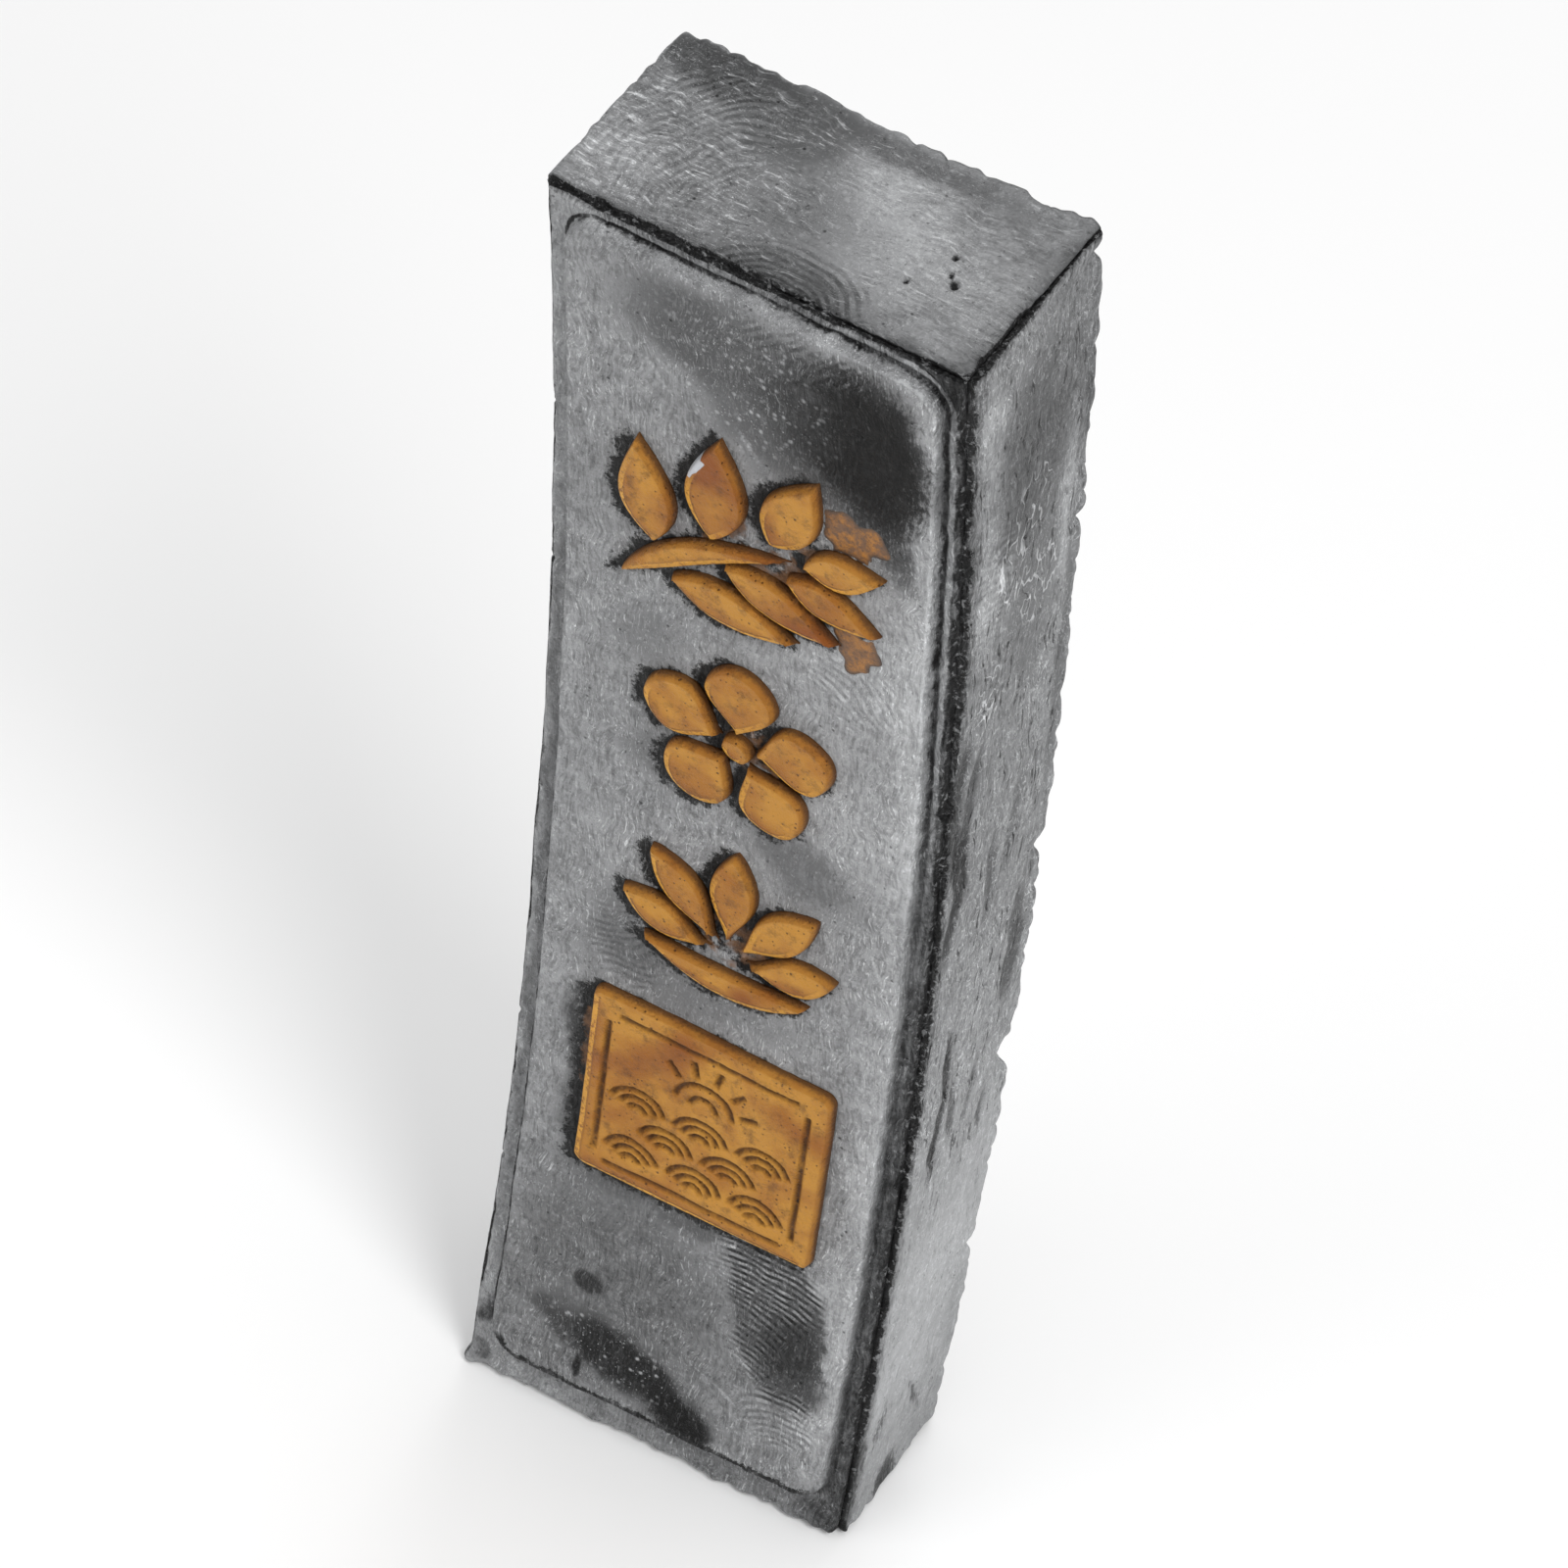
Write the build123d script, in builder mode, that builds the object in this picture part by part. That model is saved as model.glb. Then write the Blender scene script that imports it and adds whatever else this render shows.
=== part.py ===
from build123d import *
import os
from math import cos, degrees, pi, radians, sin

# A moulded ink stick, standing on its bottom end with its gilded face towards -Y.
# The stick curled towards that face and twisted a little as it dried, so lengths are
# measured up its bowed centre line, from the bottom end.

# The pressed block
LENGTH = 87.0
WIDTH = 23.0
THICKNESS = 11.2             # from rim to rim, without the raised panels
BOW = 2.45                   # how far the middle stands off the straight line between the ends
BOW_HEADING = -11.0          # degrees from -Y, the way the ends have curled
TWIST = 5.1                  # degrees, from one end to the other
EDGE_CHAMFER = 0.45
STATIONS = 9                 # cross-sections along the length

# The raised panels on the front and back
PANEL_HEIGHT = 0.75
PANEL_SIDE_MARGIN = 1.25
PANEL_BOTTOM = 2.2
PANEL_TOP = LENGTH - 0.9
PANEL_CORNER = 2.0
PANEL_RIM = 0.3

# The raised ornaments and their gold paint
RELIEF = 0.6
PAINT = 0.12
SMEAR = 0.06
ROOT = 1.0                   # how far an ornament's column starts below the panel

# Where each ornament is centred: across the face, and up the length
SPRIG_AT = (0.2, 69.8)
BLOSSOM_AT = (0.25, 55.0)
LOTUS_AT = (0.6, 42.0)
PLAQUE_AT = (0.4, 26.5)

# The blossom
PETALS = 5
PETAL_LENGTH = 4.3
PETAL_WIDTH = 3.8
PETAL_START = 1.15           # from the blossom's middle to the petal's inner tip
HEART_RADIUS = 0.75

# The lotus
LOTUS_BASE = -2.3            # height of the point that its petals fan out from
LOTUS_START = 1.1            # from that point to each petal's inner tip

# The plaque and its incised lines
PLAQUE_WIDTH = 13.9
PLAQUE_HEIGHT = 13.0
PLAQUE_CORNER = 0.6
BORDER_INSET = 1.1
GROOVE_WIDTH = 0.35
GROOVE_DEPTH = 0.3
WAVE_RADII = (0.55, 1.1, 1.65)
WAVE_PITCH = 3.7
WAVE_ROWS = (-4.7, -2.85, -1.0)      # heights of the wave centres
SUN_AT = (0.0, 1.6)
SUN_RADII = (0.8, 1.7)
RAY_START = 2.2
RAY_LENGTH = 1.1
RAY_SPACING = 36.0           # degrees between rays

# Paint that ran over beside the sprig: middle, half width, half height, and how wavy its edge is
SMEARS = {
    "upper_smear": ((5.6, 3.6), 1.8, 1.6, 0.30),
    "lower_smear": ((6.1, -4.1), 1.2, 1.5, 0.25),
}

BOW_RADIUS = LENGTH**2 / (8 * BOW)
SURFACE = THICKNESS / 2 + PANEL_HEIGHT

os.makedirs("parts", exist_ok=True)


def section_plane(station):
    """The plane square to the centre line at this distance from the bottom end."""
    turn = degrees(station / BOW_RADIUS)
    twist = TWIST * (0.5 - station / LENGTH)
    bend = Pos(Y=-BOW_RADIUS) * Rot(X=turn) * Pos(Y=BOW_RADIUS)
    return Plane(Rot(Z=BOW_HEADING) * bend * Rot(Z=twist - BOW_HEADING))


def face_plane(centre):
    """The plane on the front panel at a centre: X across, Y up the stick, Z out of it."""
    across, station = centre
    section = section_plane(station)
    origin = section.from_local_coords((across, -SURFACE, 0))
    return Plane(origin, x_dir=section.x_dir, z_dir=-section.y_dir)


def stations(low, high):
    """Evenly spaced stations from one length to another."""
    return [low + (high - low) * i / (STATIONS - 1) for i in range(STATIONS)]


def stroke(length, width, curl=0.0, lean=1.0, start=1.0, end=1.0, grow=0.0, steps=10):
    """The outline of a brush stroke from the origin towards +X, turning left by curl degrees.

    Its widest part is nearer the start when lean is below 1. An end is pointed at 1 and
    round at 0.5. Grow is how far the outline stands outside the plain stroke.
    """
    turn = radians(curl)
    left = []
    right = []
    for i in range(steps + 1):
        t = 0.5 - 0.5 * cos(pi * i / steps)
        travel = t * (length + 2 * grow) - grow
        heading = turn * travel / length
        x = length / turn * sin(heading) if curl else travel
        y = length / turn * (1 - cos(heading)) if curl else 0.0
        swell = sin(pi * t**lean) if 0 < i < steps else 0.0
        half = (width / 2 + grow) * swell ** (start + (end - start) * t)
        left.append((x - half * sin(heading), y + half * cos(heading)))
        right.append((x + half * sin(heading), y - half * cos(heading)))
    with BuildSketch() as outline:
        with BuildLine():
            Spline(*left)
            Spline(*right)
        make_face()
    return outline.sketch


def placed(shape, x, y, heading=0.0):
    """An outline moved to a point on its ornament and turned to a heading in degrees."""
    return Pos(x, y) * Rot(Z=heading) * shape


def sprig(grow):
    """A leafy twig: a curved stem, three leaves on each side and one at its tip."""
    stem = stroke(11.0, 1.2, curl=-35, lean=0.8, grow=grow)
    shapes = {"sprig_stem": placed(stem, -6.8, -5.8, 50)}
    leaves = {
        "sprig_leaf_low_left": (-5.0, -2.6, 100, 6.4, 2.9),
        "sprig_leaf_mid_left": (-1.8, -0.5, 88, 6.6, 3.1),
        "sprig_leaf_high_left": (1.4, 1.0, 66, 5.7, 2.8),
        "sprig_leaf_tip": (3.3, 0.5, 18, 4.4, 2.1),
        "sprig_leaf_high_right": (2.4, -0.9, -14, 5.1, 2.1),
        "sprig_leaf_mid_right": (-1.0, -2.1, -18, 6.5, 2.3),
        "sprig_leaf_low_right": (-3.9, -4.6, -6, 6.9, 2.4),
    }
    for name, (x, y, heading, length, width) in leaves.items():
        shapes[name] = placed(stroke(length, width, lean=0.8, grow=grow), x, y, heading)
    return shapes


def blossom(grow):
    """A five-petalled flower round a small heart."""
    shapes = {"blossom_heart": Circle(HEART_RADIUS + grow)}
    for i in range(PETALS):
        petal = Pos(PETAL_START) * stroke(PETAL_LENGTH, PETAL_WIDTH, lean=1.25, end=0.5, grow=grow)
        shapes[f"blossom_petal_{i + 1}"] = placed(petal, 0, 0, 90 + 360 / PETALS * i)
    return shapes


def lotus(grow):
    """An open flower seen from the side: five petals fanned over a floating pad."""
    petals = (
        (90, 6.3, 2.4, 0),
        (51, 6.0, 2.3, -6),
        (129, 6.0, 2.3, 6),
        (8, 5.2, 2.1, 18),
        (172, 5.2, 2.1, -18),
    )
    shapes = {}
    for i, (heading, length, width, curl) in enumerate(petals):
        petal = stroke(length, width, curl=curl, lean=1.2, start=1.3, end=0.8, grow=grow)
        shapes[f"lotus_petal_{i + 1}"] = placed(Pos(LOTUS_START) * petal, 0, LOTUS_BASE, heading)
    pad = stroke(9.6, 1.6, curl=44, start=0.7, end=0.7, grow=grow)
    shapes["lotus_pad"] = placed(pad, -4.7, -3.3, -22)
    return shapes


def plaque(grow):
    """A small tablet with softened corners."""
    tablet = RectangleRounded(
        PLAQUE_WIDTH + 2 * grow, PLAQUE_HEIGHT + 2 * grow, PLAQUE_CORNER + grow
    )
    return {"plaque": tablet}


def plaque_grooves():
    """The plaque's incised lines: a border of four strokes, rows of waves and a rising sun."""
    half_width = PLAQUE_WIDTH / 2 - BORDER_INSET
    half_height = PLAQUE_HEIGHT / 2 - BORDER_INSET
    with BuildSketch() as grooves:
        with Locations((0, half_height), (0, -half_height)):
            Rectangle(2 * half_width - 1.2, GROOVE_WIDTH)
        with Locations((half_width, 0), (-half_width, 0)):
            Rectangle(GROOVE_WIDTH, 2 * half_height - 1.2)
        for row, height in enumerate(WAVE_ROWS):
            for column in (-0.5, 0.5) if row % 2 else (-1, 0, 1):
                for radius in WAVE_RADII:
                    with BuildLine() as wave:
                        CenterArc((column * WAVE_PITCH, height), radius, 20, 140)
                    trace(wave.line, line_width=GROOVE_WIDTH)
        for radius in SUN_RADII:
            with BuildLine() as sun:
                CenterArc(SUN_AT, radius, 5, 170)
            trace(sun.line, line_width=GROOVE_WIDTH)
        with Locations(SUN_AT):
            with PolarLocations(RAY_START + RAY_LENGTH / 2, 5, 90 - 2 * RAY_SPACING, 4 * RAY_SPACING):
                Rectangle(RAY_LENGTH, GROOVE_WIDTH)
    return grooves.sketch


def smear_outline(half_width, half_height, waviness, points=24):
    """The wavy edge of a run of paint, about its middle."""
    edge = []
    for i in range(points):
        turn = 2 * pi * i / points
        reach = 1 + waviness * (0.6 * sin(3 * turn + 0.5) + 0.4 * sin(7 * turn + 2.0))
        edge.append((half_width * reach * cos(turn), half_height * reach * sin(turn)))
    with BuildSketch() as outline:
        with BuildLine():
            Spline(*edge, periodic=True)
        make_face()
    return outline.sketch


def ornaments(grow):
    """Where each ornament is, and the outlines of its strokes, grown by the paint on them."""
    return (
        (SPRIG_AT, sprig(grow)),
        (BLOSSOM_AT, blossom(grow)),
        (LOTUS_AT, lotus(grow)),
        (PLAQUE_AT, plaque(grow)),
    )


RAISED = ornaments(grow=0.0)
PAINTED = ornaments(grow=PAINT)
GROOVES = plaque_grooves()

# Both panels, as one slab through the block
with BuildPart() as panel_slab:
    for station in stations(PANEL_BOTTOM, PANEL_TOP):
        with BuildSketch(section_plane(station)):
            Rectangle(WIDTH - 2 * PANEL_SIDE_MARGIN, THICKNESS + 2 * PANEL_HEIGHT)
    loft()
    fillet(panel_slab.edges().group_by(SortBy.LENGTH)[0], PANEL_CORNER)
    panel_faces = panel_slab.faces().group_by(SortBy.AREA)[-1]
    chamfer(panel_faces.edges(), PANEL_RIM)

# The block with its panels and raised ornaments, one piece of dried ink
with BuildPart() as ink_block:
    for station in stations(0, LENGTH):
        with BuildSketch(section_plane(station)):
            Rectangle(WIDTH, THICKNESS)
            chamfer(vertices(), EDGE_CHAMFER)
    loft()
    add(panel_slab.part)
    for centre, shapes in RAISED:
        for shape in shapes.values():
            with BuildSketch(face_plane(centre).offset(-ROOT)):
                add(shape)
            extrude(amount=ROOT + RELIEF)
    with BuildSketch(face_plane(PLAQUE_AT).offset(RELIEF)):
        add(GROOVES)
    extrude(amount=-GROOVE_DEPTH, mode=Mode.SUBTRACT)

ink_block.part.label = "ink_block"
export_step(ink_block.part, "parts/ink_block.step")

# The gold paint over each raised stroke, down to the panel round it
paint_parts = {}
for centre, shapes in PAINTED:
    for name, shape in shapes.items():
        with BuildPart() as paint:
            with BuildSketch(face_plane(centre).offset(-ROOT)):
                add(shape)
            extrude(amount=ROOT + RELIEF + PAINT)
            if name == "plaque":
                with BuildSketch(face_plane(centre).offset(RELIEF + PAINT)):
                    add(GROOVES)
                extrude(amount=-PAINT - GROOVE_DEPTH, mode=Mode.SUBTRACT)
            add(ink_block.part, mode=Mode.SUBTRACT)
        paint_parts[name] = paint.part

# Thinner paint that ran over onto the panel, between and beside the sprig's leaves
for name, ((across, up), half_width, half_height, waviness) in SMEARS.items():
    outline = smear_outline(half_width, half_height, waviness)
    middle = (SPRIG_AT[0] + across, SPRIG_AT[1] + up)
    with BuildPart() as smear:
        with BuildSketch(face_plane(middle).offset(-ROOT)):
            add(outline)
        extrude(amount=ROOT + SMEAR)
        add(ink_block.part, mode=Mode.SUBTRACT)
        add([part for leaf, part in paint_parts.items() if "sprig" in leaf], mode=Mode.SUBTRACT)
    paint_parts[name] = smear.part

for name, part in paint_parts.items():
    part.label = name
    export_step(part, f"parts/{name}.step")
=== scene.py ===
import math
from functools import cached_property, partial, reduce
from itertools import product
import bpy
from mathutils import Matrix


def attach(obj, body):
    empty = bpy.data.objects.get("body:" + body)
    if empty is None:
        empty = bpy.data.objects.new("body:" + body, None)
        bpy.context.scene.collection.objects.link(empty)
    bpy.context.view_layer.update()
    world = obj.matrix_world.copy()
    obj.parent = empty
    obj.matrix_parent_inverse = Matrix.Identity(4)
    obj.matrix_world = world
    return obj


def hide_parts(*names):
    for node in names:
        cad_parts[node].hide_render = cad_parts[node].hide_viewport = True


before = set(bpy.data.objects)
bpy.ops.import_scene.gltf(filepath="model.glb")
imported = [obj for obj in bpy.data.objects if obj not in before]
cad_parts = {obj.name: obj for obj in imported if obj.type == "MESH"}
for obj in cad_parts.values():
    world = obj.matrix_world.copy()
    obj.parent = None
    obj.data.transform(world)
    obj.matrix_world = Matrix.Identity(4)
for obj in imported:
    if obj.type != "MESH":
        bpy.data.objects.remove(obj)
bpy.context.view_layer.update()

from types import SimpleNamespace

import bpy
import numpy as np
from mathutils import Matrix, Vector
from mathutils.geometry import delaunay_2d_cdt

# The ink stick's looks. Shapes are worked out in millimetres on the straight stick: x across
# its face, y from its gilded face (-y) to its back, s up its length. The last step curls and
# twists them as the CAD does, and turns them into metres.

MM = 0.001
FAR = 9.0  # stands for a place that is nowhere near

# The block, as in the CAD
LENGTH = 87.0
WIDTH = 23.0
THICKNESS = 11.2
BOW = 2.45
BOW_HEADING = math.radians(-11.0)
TWIST = math.radians(5.1)
BOW_RADIUS = LENGTH**2 / (8 * BOW)
PANEL_HEIGHT = 0.75
PANEL_HALF_WIDTH = WIDTH / 2 - 1.25
PANEL_BOTTOM = 2.2
PANEL_TOP = LENGTH - 0.9
PANEL_CORNER = 2.0
PANEL_WALL = 0.24  # how far the panel's side slopes
SURFACE = THICKNESS / 2 + PANEL_HEIGHT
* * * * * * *
_WORK TO BE COMPLETED_
Nothing but the lines from the one with "for name, part" through the one with "from mathutils.geometry import" should be retyped; include both and keep them exact.

_FULL SOLUTION_
for name, part in paint_parts.items():
    part.label = name
    export_step(part, f"parts/{name}.step")
=== scene.py ===
import math
from functools import cached_property, partial, reduce
from itertools import product
import bpy
from mathutils import Matrix


def attach(obj, body):
    empty = bpy.data.objects.get("body:" + body)
    if empty is None:
        empty = bpy.data.objects.new("body:" + body, None)
        bpy.context.scene.collection.objects.link(empty)
    bpy.context.view_layer.update()
    world = obj.matrix_world.copy()
    obj.parent = empty
    obj.matrix_parent_inverse = Matrix.Identity(4)
    obj.matrix_world = world
    return obj


def hide_parts(*names):
    for node in names:
        cad_parts[node].hide_render = cad_parts[node].hide_viewport = True


before = set(bpy.data.objects)
bpy.ops.import_scene.gltf(filepath="model.glb")
imported = [obj for obj in bpy.data.objects if obj not in before]
cad_parts = {obj.name: obj for obj in imported if obj.type == "MESH"}
for obj in cad_parts.values():
    world = obj.matrix_world.copy()
    obj.parent = None
    obj.data.transform(world)
    obj.matrix_world = Matrix.Identity(4)
for obj in imported:
    if obj.type != "MESH":
        bpy.data.objects.remove(obj)
bpy.context.view_layer.update()

from types import SimpleNamespace

import bpy
import numpy as np
from mathutils import Matrix, Vector
from mathutils.geometry import delaunay_2d_cdt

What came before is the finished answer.